As our human numbers increase, our Earth-share diminishes. As our materialistic lifestyle expands, our ecological footprint grows ever larger. Humankind today, casting precaution to the wind, is recording an ecological overshoot beyond the planet’s carrying capacity, anthropogenically inducing climate change of unprecedented magnitude and alarming danger. We are drawing down on Earth’s natural resources, borrowing forward on the human heritage, irretrievably encroaching on our children’s right to inherit the Earth in a natural and sustainable state. It is the uniquely dubious fate of our generation to have broken the eternal promise of intergenerational justice.
We in New Zealand are part of the problem, not yet of the solution. Our individual ecological footprints are three times higher than the global average, our carbon emissions almost five times higher. If we offer the world a national ecological surplus, it is not through prudent husbandry or modesty of habit on our part, but because we are simply few in number. A sustainable world, a sustainable country, requires a change in mindset. That requires a new world-view, a transformational change in individual lifestyle, a refashioned approach to governmental management. It is time we measured national success, not through mindless material growth but through genuine progress in human well-being.
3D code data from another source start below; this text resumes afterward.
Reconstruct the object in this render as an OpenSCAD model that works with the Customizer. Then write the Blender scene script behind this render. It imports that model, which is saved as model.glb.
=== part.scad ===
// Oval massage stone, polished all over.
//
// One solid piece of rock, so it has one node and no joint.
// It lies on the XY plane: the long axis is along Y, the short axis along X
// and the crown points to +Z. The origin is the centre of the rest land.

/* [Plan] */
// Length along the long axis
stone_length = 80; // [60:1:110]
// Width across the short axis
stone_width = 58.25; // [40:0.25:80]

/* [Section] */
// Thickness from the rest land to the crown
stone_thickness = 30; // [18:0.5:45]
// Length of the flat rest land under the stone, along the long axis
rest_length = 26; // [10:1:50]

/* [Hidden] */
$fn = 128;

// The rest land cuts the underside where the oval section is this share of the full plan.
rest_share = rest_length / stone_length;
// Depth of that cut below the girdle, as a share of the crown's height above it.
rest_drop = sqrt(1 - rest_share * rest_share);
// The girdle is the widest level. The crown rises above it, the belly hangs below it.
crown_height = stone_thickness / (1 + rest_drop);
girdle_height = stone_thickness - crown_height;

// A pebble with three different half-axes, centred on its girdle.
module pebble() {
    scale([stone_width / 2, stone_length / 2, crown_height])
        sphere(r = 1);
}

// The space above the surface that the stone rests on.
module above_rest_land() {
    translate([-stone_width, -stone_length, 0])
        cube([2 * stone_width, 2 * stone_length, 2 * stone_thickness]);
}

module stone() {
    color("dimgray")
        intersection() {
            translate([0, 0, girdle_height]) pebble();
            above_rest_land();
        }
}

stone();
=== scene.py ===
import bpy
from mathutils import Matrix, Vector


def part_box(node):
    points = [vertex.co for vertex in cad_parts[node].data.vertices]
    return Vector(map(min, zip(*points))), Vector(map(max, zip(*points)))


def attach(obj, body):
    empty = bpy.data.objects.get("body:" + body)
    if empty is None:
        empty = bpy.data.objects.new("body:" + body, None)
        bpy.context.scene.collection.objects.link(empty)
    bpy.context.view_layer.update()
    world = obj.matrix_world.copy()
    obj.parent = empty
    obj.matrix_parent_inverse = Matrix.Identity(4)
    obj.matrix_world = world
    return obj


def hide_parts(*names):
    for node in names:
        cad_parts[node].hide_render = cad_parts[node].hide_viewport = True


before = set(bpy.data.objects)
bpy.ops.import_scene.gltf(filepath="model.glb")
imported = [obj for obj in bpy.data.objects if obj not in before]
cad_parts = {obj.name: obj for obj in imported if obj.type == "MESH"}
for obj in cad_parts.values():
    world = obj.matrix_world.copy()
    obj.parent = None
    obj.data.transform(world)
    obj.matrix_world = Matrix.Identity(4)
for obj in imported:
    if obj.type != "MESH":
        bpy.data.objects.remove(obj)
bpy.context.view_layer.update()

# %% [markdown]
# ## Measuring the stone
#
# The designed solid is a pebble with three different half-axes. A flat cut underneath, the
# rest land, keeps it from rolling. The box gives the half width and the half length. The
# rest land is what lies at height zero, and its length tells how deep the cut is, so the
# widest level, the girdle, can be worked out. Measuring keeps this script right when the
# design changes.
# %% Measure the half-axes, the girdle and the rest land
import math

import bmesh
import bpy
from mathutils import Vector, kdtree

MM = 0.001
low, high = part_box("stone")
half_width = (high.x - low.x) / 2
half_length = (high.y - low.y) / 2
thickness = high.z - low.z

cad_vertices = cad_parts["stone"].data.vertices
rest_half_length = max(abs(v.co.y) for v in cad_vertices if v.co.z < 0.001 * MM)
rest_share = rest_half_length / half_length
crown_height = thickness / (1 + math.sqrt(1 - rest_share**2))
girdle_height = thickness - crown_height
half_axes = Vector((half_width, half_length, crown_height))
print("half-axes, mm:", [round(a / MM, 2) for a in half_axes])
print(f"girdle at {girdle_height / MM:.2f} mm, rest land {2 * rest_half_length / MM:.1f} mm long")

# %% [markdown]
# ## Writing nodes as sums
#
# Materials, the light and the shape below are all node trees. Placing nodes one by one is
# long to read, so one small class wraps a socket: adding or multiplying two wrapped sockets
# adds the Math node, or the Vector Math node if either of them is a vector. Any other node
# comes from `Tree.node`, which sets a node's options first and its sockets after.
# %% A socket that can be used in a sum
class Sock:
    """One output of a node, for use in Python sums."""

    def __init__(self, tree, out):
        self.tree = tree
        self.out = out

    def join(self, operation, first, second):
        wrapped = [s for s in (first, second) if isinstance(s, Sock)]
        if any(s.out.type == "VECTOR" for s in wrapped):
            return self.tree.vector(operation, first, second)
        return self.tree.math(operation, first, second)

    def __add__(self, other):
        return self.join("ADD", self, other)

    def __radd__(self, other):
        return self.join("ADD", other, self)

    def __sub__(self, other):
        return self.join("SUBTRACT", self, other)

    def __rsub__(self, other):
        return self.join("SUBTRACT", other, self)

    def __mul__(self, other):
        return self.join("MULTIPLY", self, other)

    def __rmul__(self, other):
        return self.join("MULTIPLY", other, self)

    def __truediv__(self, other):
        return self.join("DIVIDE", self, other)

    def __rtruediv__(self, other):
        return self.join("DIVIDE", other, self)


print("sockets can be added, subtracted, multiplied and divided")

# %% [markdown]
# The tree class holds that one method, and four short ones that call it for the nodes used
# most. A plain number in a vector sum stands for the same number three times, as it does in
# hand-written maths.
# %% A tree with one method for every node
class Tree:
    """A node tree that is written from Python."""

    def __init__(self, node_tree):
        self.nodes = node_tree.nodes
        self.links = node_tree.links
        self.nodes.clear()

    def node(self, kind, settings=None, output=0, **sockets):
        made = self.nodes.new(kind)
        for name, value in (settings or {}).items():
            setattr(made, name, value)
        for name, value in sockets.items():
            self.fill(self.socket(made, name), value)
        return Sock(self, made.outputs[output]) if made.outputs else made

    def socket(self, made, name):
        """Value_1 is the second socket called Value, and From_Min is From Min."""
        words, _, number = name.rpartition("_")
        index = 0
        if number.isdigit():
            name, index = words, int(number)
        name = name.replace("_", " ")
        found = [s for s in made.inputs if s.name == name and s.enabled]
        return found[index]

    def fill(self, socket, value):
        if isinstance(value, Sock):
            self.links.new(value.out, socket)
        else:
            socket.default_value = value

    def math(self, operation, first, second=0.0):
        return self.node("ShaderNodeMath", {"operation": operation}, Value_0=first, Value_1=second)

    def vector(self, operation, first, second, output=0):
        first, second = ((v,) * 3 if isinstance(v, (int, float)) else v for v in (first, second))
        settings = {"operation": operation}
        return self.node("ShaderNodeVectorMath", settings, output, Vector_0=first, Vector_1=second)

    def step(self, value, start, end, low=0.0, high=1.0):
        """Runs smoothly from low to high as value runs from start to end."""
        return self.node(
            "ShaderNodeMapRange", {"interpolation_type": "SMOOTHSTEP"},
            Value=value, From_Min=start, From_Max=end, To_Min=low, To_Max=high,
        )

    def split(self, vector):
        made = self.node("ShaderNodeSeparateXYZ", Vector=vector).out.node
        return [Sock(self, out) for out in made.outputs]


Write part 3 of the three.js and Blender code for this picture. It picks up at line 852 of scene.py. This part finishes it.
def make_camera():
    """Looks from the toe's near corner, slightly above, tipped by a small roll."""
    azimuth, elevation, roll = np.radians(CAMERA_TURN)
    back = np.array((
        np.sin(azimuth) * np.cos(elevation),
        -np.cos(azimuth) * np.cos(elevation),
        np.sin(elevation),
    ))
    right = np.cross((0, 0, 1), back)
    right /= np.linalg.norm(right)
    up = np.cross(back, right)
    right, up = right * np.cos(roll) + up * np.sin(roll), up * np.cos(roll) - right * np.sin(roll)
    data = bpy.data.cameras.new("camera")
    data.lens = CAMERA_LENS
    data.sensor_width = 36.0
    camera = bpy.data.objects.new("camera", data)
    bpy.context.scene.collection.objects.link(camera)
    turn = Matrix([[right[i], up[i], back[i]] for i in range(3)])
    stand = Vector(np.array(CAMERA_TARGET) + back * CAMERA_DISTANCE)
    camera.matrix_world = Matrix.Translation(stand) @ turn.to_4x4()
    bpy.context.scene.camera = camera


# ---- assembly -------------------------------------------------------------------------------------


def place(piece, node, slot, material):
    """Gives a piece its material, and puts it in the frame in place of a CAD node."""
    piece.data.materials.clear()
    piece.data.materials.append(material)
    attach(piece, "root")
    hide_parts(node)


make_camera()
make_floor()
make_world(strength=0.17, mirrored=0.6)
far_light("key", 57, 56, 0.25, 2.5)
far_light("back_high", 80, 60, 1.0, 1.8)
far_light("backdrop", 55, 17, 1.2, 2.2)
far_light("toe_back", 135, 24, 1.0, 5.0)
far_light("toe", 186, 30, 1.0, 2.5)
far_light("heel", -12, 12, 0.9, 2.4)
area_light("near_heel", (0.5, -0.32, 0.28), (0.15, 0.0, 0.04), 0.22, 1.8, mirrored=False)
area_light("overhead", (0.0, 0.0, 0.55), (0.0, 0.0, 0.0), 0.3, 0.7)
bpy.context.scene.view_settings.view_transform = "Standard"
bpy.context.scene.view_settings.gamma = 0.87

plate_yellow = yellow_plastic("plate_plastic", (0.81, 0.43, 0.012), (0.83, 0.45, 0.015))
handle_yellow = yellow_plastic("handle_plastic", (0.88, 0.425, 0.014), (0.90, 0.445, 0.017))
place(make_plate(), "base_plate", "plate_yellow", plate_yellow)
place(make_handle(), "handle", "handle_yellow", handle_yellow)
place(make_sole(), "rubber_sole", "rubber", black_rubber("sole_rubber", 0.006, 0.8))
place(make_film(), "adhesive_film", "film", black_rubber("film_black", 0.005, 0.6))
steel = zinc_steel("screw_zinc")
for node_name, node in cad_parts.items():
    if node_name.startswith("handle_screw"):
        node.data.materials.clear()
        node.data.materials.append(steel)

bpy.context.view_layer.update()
It is time we relinquished our feverish ranking within the OECD, and began contributing to the true advancement of the emerging global society.
Sustainability is the supreme political value of the 21st century. It is not a concept of passing political expediency—a clip-on word for post-economic environmental damage. It is now the categorical imperative of personal behaviour. Individual freedoms are no longer unlicensed, but henceforth subordinate to the twin principles of survival and sustainable living. The political rights we enjoy today are to be calibrated by the responsibility we carry for tomorrow.
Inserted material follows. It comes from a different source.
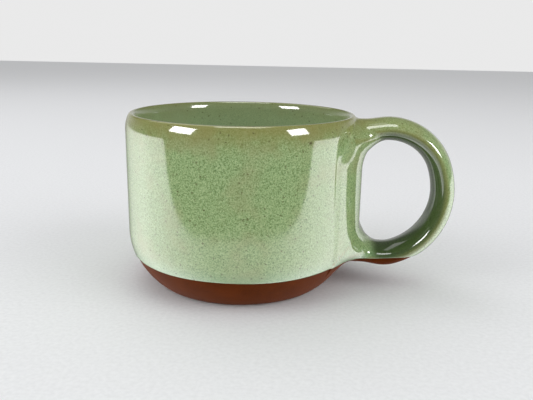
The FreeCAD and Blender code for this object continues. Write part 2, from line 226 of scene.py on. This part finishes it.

With a sustainable economy, New Zealand can aspire to be a harmonious society. That is the day we rediscover our egalitarian roots, attaining true partnership between Pākehā and tangata whenua. That is the day we reach out to immigrant cultures, welcoming their children to these shores, where the future beckons in this still young land of ours. That is the day when Aotearoa comes of age. And with a harmonious society, this country may then aspire to responsible global citizenship—by honouring our international obligations and never collaborating with those that do not; by thinking of tomorrow’s children and meeting our Kyoto targets today; by showing a true commitment to a nuclear-weapon-free world, not only through our national zone here at home but, more critically, in our voting pattern overseas and support for a nuclear weapons convention; by promoting fair trade and aid in the quantity and quality we once promised we would; and by respecting all civilisations and faiths around the world, in a spirit of respect and due humility.
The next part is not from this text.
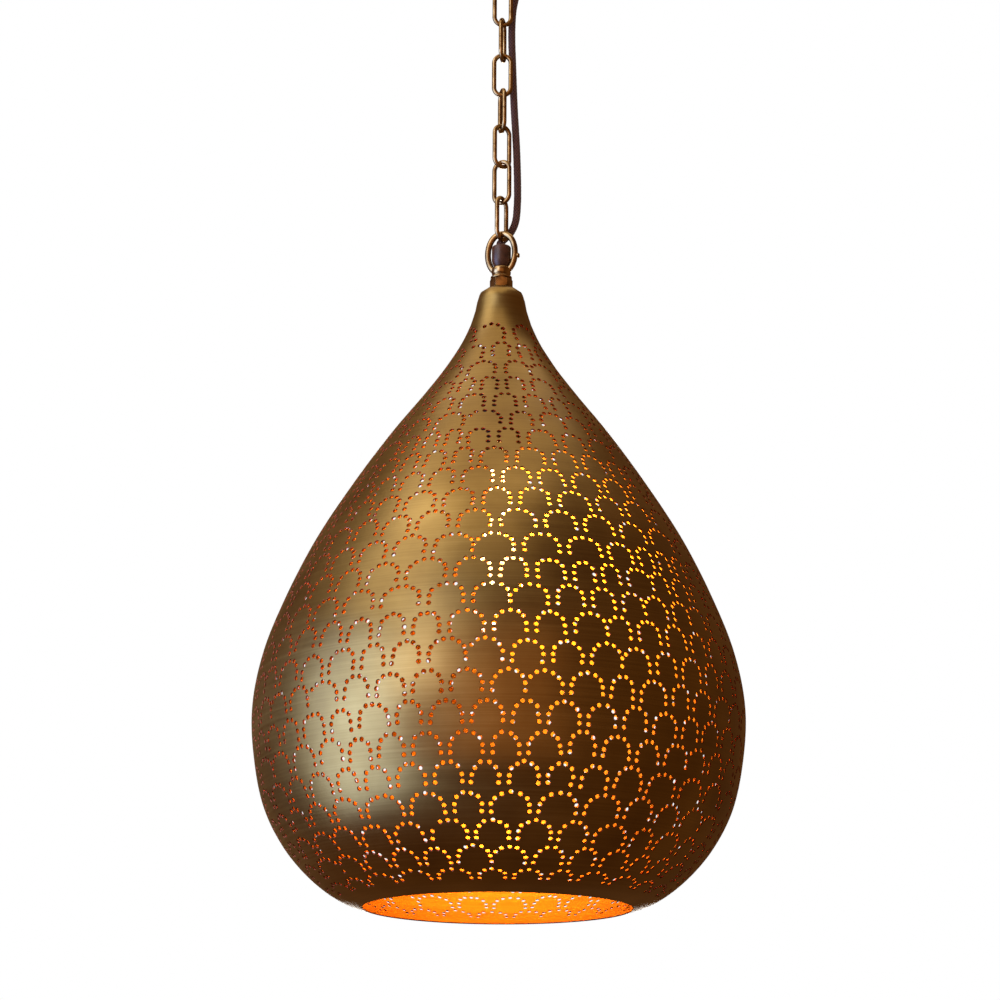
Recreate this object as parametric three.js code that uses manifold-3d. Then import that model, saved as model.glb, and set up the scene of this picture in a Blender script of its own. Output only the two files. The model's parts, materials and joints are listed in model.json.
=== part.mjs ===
// A perforated brass pendant lantern on a ceiling rose, seven chain links and a braided flex.
// Millimetres, +Z up. The origin is the centre of the bracket's top face, where it meets the ceiling.

import * as THREE from 'three';
import { mergeVertices } from 'three/addons/utils/BufferGeometryUtils.js';
import Module from 'manifold-3d';

const wasm = await Module();
wasm.setup();

// ---------------------------------------------------------------- driving dimensions

const GAP = 0.3; // clearance between pieces that rest on each other

// Ceiling rose
const CANOPY = { radius: 54, depth: 60, wall: 1, lip: 0.8, flat: 28, shoulder: 16 };
const BRACKET = { length: 96, width: 20, sheet: 2, leg: 15, slot: 12, slotWidth: 5, slotX: 30 };
const SIDE_SCREW = { radius: 2, head: 3.6, headHeight: 2.4, length: 10, z: -9 };
const BUSHING = { x: 15, y: 11, bore: 3.2, neck: 4.6, flange: 6.5, taper: 20 };

// Threaded tube, M10, shared by the rose and the lamp
const TUBE = { radius: 4.9, bore: 3.6, hole: 5.2 };

// Loop with a collar, one at each end of the chain
const LOOP = { wire: 2.6, halfWidth: 12.3, halfHeight: 17.95, collar: 8.2, collarHeight: 6.5, sunk: 4.8 };

// Chain
const LINK = { wire: 1.95, bend: 7.25, straight: 23.55 };
const LINK_YAWS = [8, 78, 0, -75, 30, -28, 57]; // each link's turn from facing the front, degrees
const ROSE_LOOP_YAW = 86;
const LAMP_LOOP_YAW = -20;

// Flex: its route was laid by hand; the breaks are the points at the middle of each link
const FLEX_RADIUS = 2.8;
const FLEX_ROUTE = [
  [15, 11, -56], [15, 11, -66], [14.9, 10.9, -76], [14, 10.4, -88], [11.6, 9.4, -102],
  [9.2, 8.6, -115.6], [8.2, 8.2, -132], [8.2, 8, -149.4], [8.8, 8, -166], [9.4, 7.8, -183.3],
  [10, 7.6, -200], [10.8, 7.5, -217.1], [11.8, 7.4, -234], [12.7, 7.3, -251], [13.3, 7.2, -268],
  [13.7, 7.4, -284.8], [13.6, 8, -302], [11.9, 9.2, -318.7], [7.6, 10.8, -328],
  [2, 10.4, -334.4], [-1.1, 6.6, -339.4], [-0.8, 3.2, -343.3], [-0.2, 0.8, -347.3], [0, 0, -352], [0, 0, -358],
];
const FLEX_BREAKS = [0, 5, 7, 9, 11, 13, 15, 17, 24];

// Lantern body. Heights are above the plane of the open rim.
const SHADE_WALL = 1;
const SHADE_OUTLINE = [
  [108, 0], [127.5, 7], [150, 23], [171.5, 47], [188.5, 79], [198, 122], [200, 160],
  [192.8, 202], [177.8, 244], [153.8, 295.5], [122.8, 347], [92.9, 391], [65.9, 426.5],
  [47.1, 453], [31.5, 480], [22.9, 503], [19.6, 519],
];
const NECK = { shoulder: 17.6, top: 527 };
const NUT = { flats: 17, height: 8.4 };
const COLLAR_BASE = 539.9;
const FLANGE = { radius: 9.2, base: 536, height: 2.7 };
const GRIP = { radius: 8.2, foot: 4.8, height: 19, bore: 3.2, mouth: 5.9 };
const HANGER_TUBE = { bottom: 441, top: 541.7 };
const HOLDER = { top: 447, shoulder: 428, bottom: 385, radius: 20, cavity: 15 };
const BULB = { radius: 22.5, bottom: 222, neck: 387, wall: 1, cap: 13 };

// ---------------------------------------------------------------- materials

const finish = (color, roughness, metalness) =>
  new THREE.MeshStandardMaterial({ color, roughness, metalness });
const brushedBrass = finish(0x8a6f3c, 0.4, 1);
const agedBrass = finish(0x94713c, 0.42, 1);
const zincedSteel = finish(0xa7a9a8, 0.45, 0.9);
const brassTube = finish(0xb08d4c, 0.35, 1);
const brownPlastic = finish(0x5a2c14, 0.45, 0);
const blackPlastic = finish(0x1c1a18, 0.5, 0);
const whitePlastic = finish(0xe6e2d8, 0.5, 0);
const ceramic = finish(0xf0ece2, 0.35, 0);
const braid = finish(0x4a2c22, 0.85, 0);
const nickel = finish(0xb9b4a6, 0.3, 1);
const clearGlass = finish(0xfff3d8, 0.05, 0);
const filamentWire = finish(0xffc46a, 0.5, 0.2);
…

Above all, it is time we abided strictly by the global constitution of our times, working within coalitions of the lawful rather than the unwilling. Sixty-three years ago, our forefathers created the United Nations to save succeeding generations from the scourge of war that, twice in their lifetime, had brought untold suffering to humankind. Under the UN Charter, “war” has been rendered unlawful. Today, armed force may no longer be used by member States, save in the common interest. By adopting the charter, each member State, including New Zealand, undertakes never to commit aggression. It is time to ensure that we live up to our binding international obligations. It is time that the State responsibility New Zealand has assumed not to commit aggression is implemented in domestic legislation.
Over the years we have translated international obligations into our own legislation—in 1946 to abide by economic sanctions of the Security Council, and in 1987 to forswear nuclear weapons. In 2002 we made it a criminal offence for any New Zealander to commit genocide, war crimes, or crimes against humanity. Now is the time to take the next step: to make it a crime in domestic law for any New Zealander, including its leaders, to commit aggression, as defined by the General Assembly of the United Nations in 1974. This simply requires the adoption by this House of legislation to that effect. If any New Zealand Government were, in the future, to commit aggression in violation of its obligations under the United Nations Charter, it would bring this country into global disrepute, incurring unacceptable political shame to this House. In such a situation the moral legitimacy that underpins the jurisdictional authority of that Government will have collapsed, with potentially far-reaching implications for its constitutional status.
We shall not take the critical step towards the future global society until we rise above the constraints of our national sovereignty, sharing our judgments, our beliefs, and our trust in one another as peoples of this world, united by our common human values, inspired by our common interests, and resolved to pursue our common dreams together. Only through a “new patriotism” shall we free ourselves from the bondage of enmities past, securing ourselves from the carnage of the kind that those enmities once inflicted upon us.
Generations gone before have sacrificed for our cherished freedoms—freedom of speech and association, freedom to practise our religions, freedom from want, and freedom from fear. The rights we proclaim—civil and political; economic, social, and cultural—are matched today by responsibilities that are comparable in scale and shaped for our times. It is the responsibility of each human, endowed with reason and conscience, compassion and concern, to act towards one another in a fraternal spirit in pursuit of the planetary interest with which all legitimate national interests today are compatible.
Mr Speaker, I never knew my uncle. He lies, to this day, beneath the shifting sands of the Egyptian desert. Lieutenant Colonel Alec Greville, 24th Battalion, gave his life for his country, that we might live in freedom and, it was to be hoped, secure in the promise of a better future. It is in his name, in the exercise of that freedom, that I advance these political beliefs, that all New Zealanders might find their true destiny in a global unity with a common strength of purpose across all of humankind. I so pledge myself, and all my future actions in this House, to that end.